3. DID ANYBODY BRIEF THE AUGUSTINE PANEL ON THE BUDGET AGREEMENT?
The otherwise clear-eyed report assumes real growth in NASA fund-
ing of 10% per year. But the budget agreement dictates no real
growth for domestic discretionary spending for the next two years
(WN 2 Nov 90), and any NASA
increase would probably come at NSF's
expense. The impending battle is being called "Darmageddon."
4. DOES ASTRONOMY STIMULATE REPRODUCTION OF MT. GRAHAM SQUIRRELS?
Environmentalists lost a bitter three-year legal fight to prevent
the University of Arizona from constructing an observatory atop
Mt. Graham. They claimed it would threaten the sole habitat of
an endangered specie of red squirrel, but in August the Forest
Service ruled against them. The University lost no time clearing
the site and beginning construction. And so what happened to the
squirrel population? The number of Mt. Graham red squirrels has
doubled since last spring, according to a Forest Service census.

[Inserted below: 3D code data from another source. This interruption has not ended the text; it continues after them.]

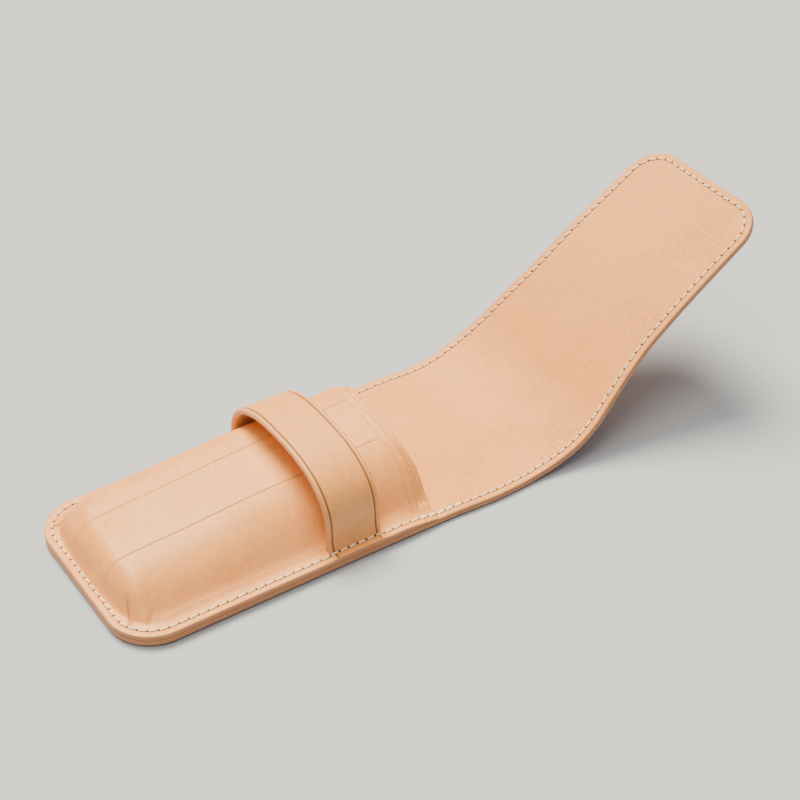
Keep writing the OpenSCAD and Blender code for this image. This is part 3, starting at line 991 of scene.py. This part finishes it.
def make_divider(name, x, side):
    """An upright wall of leather, glued along its two long edges."""
    us = DIVIDER_START + (DIVIDER_END - DIVIDER_START) * np.linspace(0, 1, DIVIDER_STEPS) ** 1.3
    outer_x = x + side * DIVIDER_HALF + 0 * us
    tops = moulded(outer_x, us, LINING_TOP, FRONT_T + 0.9 * INNER_T, LAYER_GAP) - 0.05
    share = np.linspace(0, 1, DIVIDER_ROWS)
    u = np.repeat(us, DIVIDER_ROWS)
    z = (LINING_TOP + (tops - LINING_TOP)[:, None] * share).ravel()
    to_end = np.minimum(DIVIDER_END - u, 5)
    half = DIVIDER_HALF - rounding(0.35, to_end) * 0.9
    middle = x + 0.18 * waves(u, z, 30, 5) * smooth((z - LINING_TOP) / 3)
    right = np.stack((middle + half, BOTTOM_Y + u, z), -1)
    left = np.stack((middle - half, BOTTOM_Y + u, z), -1)
    flat = np.stack((u, z, 0 * u + x), -1)
    wear_and_shade = np.stack((smooth((0.5 - to_end) / 0.5), 0 * u, 0 * u), -1)
    values = {
        "flat": np.concatenate((flat, flat + (0, 0, 1))),
        "seam": np.zeros((2 * len(u), 3)),
        "wear_and_shade": np.concatenate((wear_and_shade, wear_and_shade)),
    }
    obj = new_object(f"wall_{name}", np.concatenate((right, left)), divider_faces(), DIVIDER, values)
    belongs(obj, [f"divider_{name}"], "case")


make_divider("left", CREASES[0], -1)
make_divider("right", CREASES[1], 1)

# ---- Strap ---------------------------------------------------------------------------------

STRAP_HALF = BULGE_HALF + 0.1 + STRAP_T
STRAP_TOP = top_of("strap").z
STRAP_SHOULDER = 11.4
STRAP_LEAN = 2.6
# Its ends are skived thin where they are sewn down, and curve out towards the seam.
SKIVED = 0.3
FOOT_RISE = 4.5
BORDER = 1.85
ARCH_STEPS = 120
# Distances from the strap's border of the points along it, close together at its creased line.
STRAP_ROWS = (0.0, 0.06, 0.2, 0.42, 0.7, 1.0, 1.35, 1.58, 1.72, 1.85, 1.98, 2.12, 2.4)


def lean_in(x, z):
    """The strap's left side leans in as it rises."""
    share = np.maximum(0, -x) / STRAP_HALF * smooth((z - RIM_TOP) / 10)
    return x + STRAP_LEAN * share


def arch(angle, inset):
    """The strap's curve over the bulge, rounder on its left shoulder."""
    c, s = np.cos(angle), np.sin(angle)
    power = np.where(c < 0, 2 / 2.3, 2 / 2.6)
    x = (STRAP_HALF - inset) * np.sign(c) * np.abs(c) ** power
    z = STRAP_SHOULDER + (STRAP_TOP - STRAP_SHOULDER - inset) * np.abs(s) ** power
    return lean_in(x, z), z


def strap_curves():
    """Outer and inner curve of the strap from its right end to its left one, point by point."""
    out_x, out_z, in_x, in_z = [], [], [], []
    for x in HALF_W - np.array(ROWS[:13]):
        out_x.append(x)
        out_z.append(RIM_TOP + SKIVED + 0.04 * (HALF_W - x))
        in_x.append(x)
        in_z.append(RIM_TOP)
    foot_x, foot_z = out_x[-1] - 0.16, out_z[-1]
    for t in np.linspace(0, math.pi / 2, 13)[1:]:
        share = t / (math.pi / 2)
        out_x.append(STRAP_HALF + (foot_x - STRAP_HALF) * (1 - math.sin(t)))
        out_z.append(foot_z + FOOT_RISE * (1 - math.cos(t)))
        in_x.append(max(STRAP_HALF - STRAP_T, foot_x - (foot_x - STRAP_HALF + STRAP_T) * share * 1.3))
        in_z.append(RIM_TOP + (out_z[-1] - RIM_TOP - 1.0) * smooth((share - 0.75) / 0.25))
    start_z = out_z[-1]
    for t in np.linspace(0, 1, 6)[1:-1]:
        out_x.append(STRAP_HALF)
        out_z.append(start_z + (STRAP_SHOULDER - start_z) * t)
        in_x.append(STRAP_HALF - STRAP_T)
        in_z.append(start_z - 1.0 + (STRAP_SHOULDER - start_z + 1.0) * t)
    right = np.array((out_x, out_z, in_x, in_z))
    angles = np.linspace(0, math.pi, ARCH_STEPS + 1)
    angles = angles - 0.09 * np.sin(4 * angles)
    middle = np.array(arch(angles, 0) + arch(angles, STRAP_T))
    left = right[:, ::-1].copy()
    left[0] = lean_in(-left[0], left[1])
    left[2] = lean_in(-left[2], left[3])
    return np.concatenate((right, middle, left), 1)


def strap_across():
    """Distances from one border of the points on the grain side, and of the fewer on the flesh side."""
    width = STRAP_U1 - STRAP_U0
    near = np.array(STRAP_ROWS)
    across = np.concatenate((near, np.arange(2.9, width - 2.85, 0.36), width - near[::-1]))
    return across, np.concatenate((across[:-1:3], across[-1:]))


def strap_grain(outer, normal, thick, along, across):
    """Points, and their values, across the grain side at one place along the strap."""
    width = across[-1]
    on_tab = abs(outer[0]) > STRAP_HALF + 0.5
    u = STRAP_U0 + across
    x = outer[0] + 0 * u
    lines = groove(across - BORDER, 0.29) + groove(width - across - BORDER, 0.27)
    deep = (rounding(0.95, across) + rounding(0.95, width - across)) * min(1, thick / 2.0)
    deep = deep + min(0.4, 0.25 * thick) * lines
    deep = deep + min(float(rounding(0.6, HALF_W - abs(outer[0]))), thick * 0.7)
    rim = smooth((0.8 - np.minimum(across, width - across)) / 0.8)
    if on_tab:
        deep = deep + seam_dip(x, u, 0.12, 0.15)
        rim = np.maximum(rim, smooth((0.7 - (HALF_W - np.abs(x))) / 0.7))
    else:
        deep = deep - 0.12 * waves(along + 0 * u, u, 24, 12)
    points = outer - normal * np.minimum(deep, thick * 0.85)[:, None]
    verts = np.stack((points[:, 0], BOTTOM_Y + u, points[:, 1]), -1)
    flat = np.stack((along + 0 * u, u, 0 * u + GRAIN_MARK), -1)
    seam = np.stack((rim_along(x, u) / PITCH, HALF_W - np.abs(x) - SEAM, float(on_tab) + 0 * u), -1)
    return verts, flat, seam, np.stack((rim, lines, 0 * u), -1)


def strap_flesh(inner, normal, thick, along, across):
    """The same for the flesh side, in the other direction, so that the two make one ring."""
    across = across[::-1]
    width = across[0]
    u = STRAP_U0 + across
    deep = (rounding(0.8, across) + rounding(0.8, width - across)) * min(1, thick / 2.0)
    points = inner + normal * deep[:, None]
    verts = np.stack((points[:, 0], BOTTOM_Y + u, points[:, 1]), -1)
    flat = np.stack((along + 0 * u, u, 0 * u + FLESH_MARK), -1)
    rim = smooth((0.7 - np.minimum(across, width - across)) / 0.7)
    return verts, flat, np.zeros((len(u), 3)), np.stack((rim, 0 * u, 0 * u), -1)


def tube_faces(rings, sides, start=0):
    """Faces of a closed tube whose points follow ring after ring."""
    faces = []
    for i in range(rings - 1):
        a = start + i * sides
        b = a + sides
        for j in range(sides):
            k = (j + 1) % sides
            faces.append((a + j, b + j, b + k, a + k))
    last = start + (rings - 1) * sides
    faces.append(tuple(start + j for j in range(sides)))
    faces.append(tuple(last + j for j in range(sides - 1, -1, -1)))
    return faces


def make_strap():
    curves = strap_curves()
    outer, inner = curves[:2].T, curves[2:].T
    steps = np.linalg.norm(np.diff(outer, axis=0), axis=1)
    along = np.concatenate(([0], np.cumsum(steps)))
    grain_rows, flesh_rows = strap_across()
    parts = []
    for i in range(len(outer)):
        thick = np.linalg.norm(outer[i] - inner[i])
        normal = (outer[i] - inner[i]) / thick
        parts.append(strap_grain(outer[i], normal, thick, along[i], grain_rows))
        parts.append(strap_flesh(inner[i], normal, thick, along[i], flesh_rows))
    verts, flat, seam, wear_and_shade = (np.concatenate(column) for column in zip(*parts))
    faces = tube_faces(len(outer), len(grain_rows) + len(flesh_rows))
    obj = new_object("strap_band", verts, faces, STRAP, {"flat": flat, "seam": seam, "wear_and_shade": wear_and_shade})
    belongs(obj, ["strap"], "case")


make_strap()

# ---- Sewing thread -------------------------------------------------------------------------

THREAD_R = 0.34
TUBE_SIDES = 8
TUBE_RINGS = 9
# Length of one turn of the strands, how far a stitch leans across the seam and how much that varies,
# and how far from the seam the two passes lie where it is sewn twice.
TWIST = 0.95
SLANT = 0.34
WOBBLE = 0.035
DOUBLED = 0.27


def seat(u):
    """Height over the table, or over the outer face past the mouth, of what the front row sits on."""
    x = HALF_W - SEAM
    edge = 0.5
    front_end, inner_end = mouth_line(x), inner_line(x)
    front = RIM_TOP - FRONT_SKIVE * skived(x, front_end - u, FRONT_SKIVE_LEN)
    inner = INNER_TOP - INNER_SKIVE * skived(x, inner_end - u, INNER_SKIVE_LEN)
    h = LINING_TOP + (inner - LINING_TOP) * smooth((inner_end + edge - u) / edge)
    h = h + (front - h) * smooth((front_end + edge - u) / edge)
    strap = smooth((u - STRAP_U0 + edge) / edge) * smooth((STRAP_U1 + edge - u) / edge)
    return h + (SKIVED + 0.1) * strap


def stitch_line(a0, a1, side, offset, slant, height, sink):
    """Centre line, in space, of one stitch between two holes."""
    t = np.linspace(0, 1, TUBE_RINGS)
    along = a0 + (a1 - a0) * (0.09 + 0.82 * t)
    d = SEAM + offset + slant * (t - 0.5)
    x, u = rim_point(along * side, d)
    lift = 0.03 - 0.62 * np.abs(2 * t - 1) ** 6
    return x, u, height(u) + sink * lift


def stitch_tube(x, u, h, length):
    """Points of one stitch about its centre line, with their places, the twist of the strands and the
    share of painted shade near its ends.
    """
    line = on_back(x, u, h)
    ahead = np.gradient(line, axis=0)
    ahead /= np.linalg.norm(ahead, axis=1)[:, None]
    slope = path(u)[2]
    up = np.stack((0 * u, -np.sin(slope), np.cos(slope)), -1)
    across = np.cross(ahead, up)
    across /= np.linalg.norm(across, axis=1)[:, None]
    up = np.cross(across, ahead)
    around = np.arange(TUBE_SIDES) * 2 * math.pi / TUBE_SIDES
    t = np.linspace(-1, 1, TUBE_RINGS)
    verts, flat, strand_and_shade = [], [], []
    for i in range(TUBE_RINGS):
        ring = across[i] * np.cos(around)[:, None] * 1.12 + up[i] * np.sin(around)[:, None] * 0.92
        verts.append(line[i] + ring * THREAD_R * (1 - 0.25 * abs(t[i]) ** 4))
        turns = around / math.pi + i / (TUBE_RINGS - 1) * length / TWIST
        place_h = h[i] + 0.3 * np.sin(around)
        flat.append(np.stack((x[i] + 0.3 * np.cos(around), u[i] + 0 * around, place_h), -1))
        # Turns of the strands, and the share of painted shade near the ends of the stitch.
        strand_and_shade.append(np.stack((turns, abs(t[i]) ** 8 + 0 * around, 0 * around), -1))
    return verts, flat, strand_and_shade


def make_thread(name, rows, node):
    """One piece with every stitch in rows: (from, to, side, offset, slant, height, sink)."""
    verts, faces, flat, strand_and_shade = [], [], [], []
    for count, row in enumerate(rows):
        tube = stitch_tube(*stitch_line(*row), row[1] - row[0])
        for into, values in zip((verts, flat, strand_and_shade), tube):
            into += values
        faces += tube_faces(TUBE_RINGS, TUBE_SIDES, count * TUBE_RINGS * TUBE_SIDES)
    faces = [(f[0],) + f[:0:-1] for f in faces]
    values = {"flat": np.concatenate(flat), "strand_and_shade": np.concatenate(strand_and_shade)}
    obj = new_object(name, np.concatenate(verts), faces, THREAD, values)
    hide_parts(node)
    return obj


def stitch_rows(u0, u1, front):
    """The stitches of both sides whose middle lies between u0 and u1 along the seam."""
    rng = np.random.default_rng(int(1000 + u0 * 10))
    rows = []
    for side in (1, -1):
        for k in range(round(SEAM_TOTAL / PITCH)):
            middle = (k + 0.5) * PITCH
            u = float(rim_point(np.array(middle), SEAM)[1])
            at = TIP_CU if middle > TIP_START else u
            if not u0 <= at < u1:
                continue
            wobble = rng.normal(0, WOBBLE, 2)
            slant = SLANT + wobble[1]
            a0, a1 = k * PITCH, (k + 1) * PITCH
            if front:
                doubled = POCKET - 3 < u < POCKET + 15 and middle < TIP_START
                for off in (-DOUBLED, DOUBLED) if doubled else (wobble[0],):
                    rows.append((a0, a1, side, off, slant, front_height, 1.0))
            else:
                rows.append((a0, a1, side, wobble[0], -slant, back_height, -0.8))
    return rows


def front_height(u):
    return seat(u) - 0.2 + THREAD_R * 0.85


def back_height(u):
    return 0.45 - THREAD_R * 0.35 + 0 * u


def make_stitches():
    for side, half in ((1, "right"), (-1, "left")):
        rows = stitch_rows(-1, POCKET_CUT, True) + stitch_rows(-1, POCKET_CUT, False)
        rows = [r for r in rows if r[2] == side]
        obj = make_thread(f"thread_{half}", rows, f"stitching_{half}")
        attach(obj, "case")
    for k in range(1, FOLDS + 1):
        u0 = POCKET_CUT + (k - 1) * FOLD_STEP
        rows = stitch_rows(u0, u0 + FOLD_STEP, True) + stitch_rows(u0, u0 + FOLD_STEP, False)
        bend(make_thread(f"thread_fold_{k}", rows, f"flap_{k}_stitching"))
    rows = stitch_rows(TIP_CUT, TIP_U, True) + stitch_rows(TIP_CUT, TIP_U, False)
    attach(make_thread("thread_tip", rows, "flap_6_stitching"), "flap_6")


make_stitches()

# ---- Floor and light -----------------------------------------------------------------------

# The floor and the lights are in metres.
FLOOR_HALF = 12.0
FLOOR_STEPS = 24
FLOOR_Z = -0.0002
WARM = (1, 0.84, 0.56)
SKY = (0.94, 0.95, 0.94, 1)
SKY_STRENGTH = 0.36


def make_floor():
    axis = np.linspace(-FLOOR_HALF, FLOOR_HALF, FLOOR_STEPS + 1)
    verts = [(x, y, FLOOR_Z) for y in axis for x in axis]
    faces = []
    for row in range(FLOOR_STEPS):
        for column in range(FLOOR_STEPS):
            a = row * len(axis) + column
            b = a + len(axis)
            faces.append((a, a + 1, b + 1, b))
    mesh = bpy.data.meshes.new("floor")
    mesh.from_pydata(verts, [], faces)
    mesh.materials.append(floor_material())
    floor = bpy.data.objects.new("floor", mesh)
    bpy.context.scene.collection.objects.link(floor)


def distant_light(name, towards, strength, spread):
    """A soft light from far away, so that the floor is as bright at its edges as under the case."""
    light = bpy.data.lights.new(name, "SUN")
    light.energy = strength
    light.angle = math.radians(spread)
    light.color = WARM
    obj = bpy.data.objects.new(name, light)
    bpy.context.scene.collection.objects.link(obj)
    obj.location = towards
    obj.rotation_euler = (-Vector(towards)).to_track_quat("-Z", "Y").to_euler()


def make_world():
    world = bpy.data.worlds.new("world")
    bpy.context.scene.world = world
    world.use_nodes = True
    background = world.node_tree.nodes["Background"]
    background.inputs["Color"].default_value = SKY
    background.inputs["Strength"].default_value = SKY_STRENGTH


make_floor()
make_world()
distant_light("key", (-0.46, 0.03, 0.85), 8.6, 30)
distant_light("over", (0.05, -0.25, 1.1), 2.0, 40)
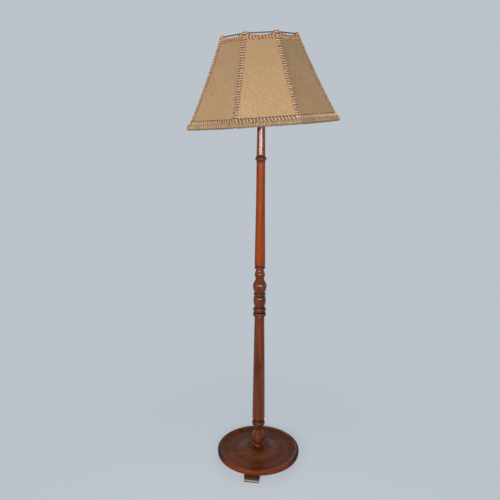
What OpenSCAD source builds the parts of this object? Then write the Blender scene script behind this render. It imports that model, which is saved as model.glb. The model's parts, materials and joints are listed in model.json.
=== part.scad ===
// Candlestick floor lamp: a turned wooden column on a round dished base with
// three toed feet, a brass bayonet lampholder with a push-bar switch, and an
// eight-sided fabric shade that leans on a gimbal ring.
// The origin is on the floor, on the column's axis. +Z is up and -Y is the front.

/* [Base] */
// Diameter of the base disc
base_d = 330; // [280:1:400]
// Thickness of the disc's edge
base_edge_h = 19; // [14:0.5:26]
// Height of the disc's raised centre above its underside
base_boss_h = 28; // [24:0.5:40]
// Diameter of the raised flat at the disc's centre
base_boss_d = 84; // [60:1:100]
// Depth of the dish below the top of the rim
dish_depth = 9; // [4:0.5:10]
// Width of the rim's rounded crest
rim_bead_w = 14; // [10:0.5:20]

/* [Feet] */
// Height of a foot, which is the gap under the disc
foot_h = 25; // [18:0.5:40]
// Width of a foot, across its front
foot_w = 58; // [40:1:80]
// Length of a foot, in from the disc's edge
foot_l = 62; // [50:1:75]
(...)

5. IS THE NSF BEING EVICTED FROM THE DOWNTOWN WASHINGTON LOCATION
it has occupied for 25 years? Employees were first informed in a
memo from acting director Bernthal that they would not be moving;
Sen. Mikulski (D-MD) had deleted $5.5M for the move from the NSF
budget after a site across the river in Virginia was picked over
suburban Maryland. But a second memo says the General Services
Administration has ordered NSF to proceed with the Virginia move.